In [None]:
library(tidyverse)
library(ggplot2)
library(openxlsx)
library(GGally)
library(reshape2)
library(plotly)

df <- readr::read_csv("/kaggle/input/coffee-quality-data-cqi/df_arabica_clean.csv")
df <- as.data.frame(df)
df <- df %>% 
  select("Country of Origin","Altitude","Aroma",
         "Flavor","Aftertaste","Acidity","Body","Balance",
         "Uniformity","Clean Cup","Sweetness")

In [None]:
med <- round(apply(df[,3:8],2,mean),3)
med <- data.frame(med)
sd <- round(apply(df[,3:8],2,sd),3)
med <- cbind(med,Sd = sd)
colnames(med) <- c("Average","Dev")
med

In [None]:
ggpairs(df,columns = 3:8,
        ggplot2::aes(color="blue"),
        upper = "blank")

In [None]:
cor <- cor(df[,3:8])
m <- melt(cor)
colnames(m)=c("x","y","Cor")
m$Cor <- round(m$Cor,3)

p <- ggplot(data=m, aes(x,y,
                        fill=Cor)) + 
  geom_tile() + geom_text(aes(label=Cor),
                          color='white',size = 3) + 
  scale_fill_distiller(direction=1)  + 
  labs(x = "", y = "")

p 

**The 6 metrics have high correlations with each other, they are all direct relationships, that is, if a coffee receives a high score in any metric, flavor for example, it will also receive high scores in the other metrics.
Due to the high correlations, it is possible to use PCA and perform a more detailed analysis.**

In [None]:
datos_pca <- prcomp(df[,3:8],scale=TRUE)
p <- ncol(df[,3:8])
eigen_datos <- datos_pca$sdev^2 
names(eigen_datos) <- paste("PC",1:p,sep="")
sumlambdas <- sum(eigen_datos)
propvar <- eigen_datos/sumlambdas*100
cumvar_datos <- cumsum(propvar)
matlambdas <- rbind(eigen_datos,propvar,cumvar_datos)
round(matlambdas,3)

**With 2 principal components it is enough, since with these 89.035% of the total variance are explained. We are going to give these new variables the names Z1 and Z2.**

In [None]:
C.P <- round(datos_pca$rotation,3)
puntajes_pca <- data.frame(datos_pca$x)
PCA <- t(C.P[,1:2])
rownames(PCA) <- c("Z1","Z2")
PCA

**Z1, as shown, is negatively charged across all coffee metrics, therefore Z1 can be said to be an assessment of overall coffee quality, i.e. those coffees that score highest across all metrics will have a small value in Z1.
Instead, Z2 is a contrast between aroma, flavor, ftertaste and acidity, body, balance, for example, if a coffee has high values in aroma, flavor, ftertaste and low values in acidity, body, balance, it will have a small value. in Z2, otherwise, it will have a high value in Z2, if the coffee shows a balance in all metrics, it will have a medium value in Z2.**

In [None]:
Z <- as.data.frame(datos_pca$x)
Sum <- apply(df[,3:8], 1,sum)
p <- ggplot(data = Z) + 
  geom_point(aes(x = PC1,y = PC2,color = Sum),
             size = 2) + 
  scale_color_gradient(low = "blue", high = "red") + 
  labs(x = "Z1", y = "Z2", color = "Sum")
p

**The scatter diagram shows the aforementioned, since those coffees with the sum of the highest ratings received are the coffees that appear furthest to the left, those points that are at the top of the graph are coffees that have high acidity scores, body and balance.**

## Clustering

**The grouping was done by the ward method, using the 6 original variables.**

In [None]:
destand = apply(df[,3:8],2,function(x) (x-mean(x))/sd(x))
res = hclust(dist(destand),method= "ward.D2")  
plot(res,hang=-1,main="",ylab="Distancia Euclidiana")
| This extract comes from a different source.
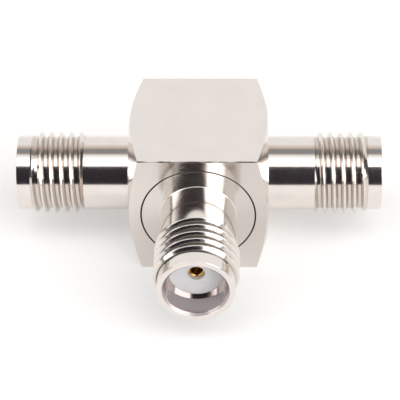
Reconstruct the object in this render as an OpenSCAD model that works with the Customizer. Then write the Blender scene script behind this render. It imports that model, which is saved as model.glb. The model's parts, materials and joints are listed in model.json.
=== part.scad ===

**The clustering was done with the original data, the principal components created above can be very useful to describe each of the clusters.**

In [None]:
Grupo <- cutree(res,k=2)
ggplot(data = Z) + 
  geom_point(aes(x = PC1,y = PC2,color = as.factor(Grupo)),
             size = 2) +
  labs(x = "Z1", y = "Z2", color = "Group")


**As previously stated, those coffees that have small values in Z1 are because they received high scores in all the evaluations. Having said this, it can be seen that group 1 is made up precisely of those coffees that have received the highest scores in all the evaluations. evaluations, so it could be said that they are the highest quality coffees.**

In [None]:
df2 <- cbind(df[,3:8],Grupo)
g1 <- df2 %>% filter(Grupo==1)
data.frame(Promedio = apply(g1, 2,mean))

In [None]:
g2 <- df2 %>% filter(Grupo==2)
data.frame(Promedio = apply(g2, 2,mean))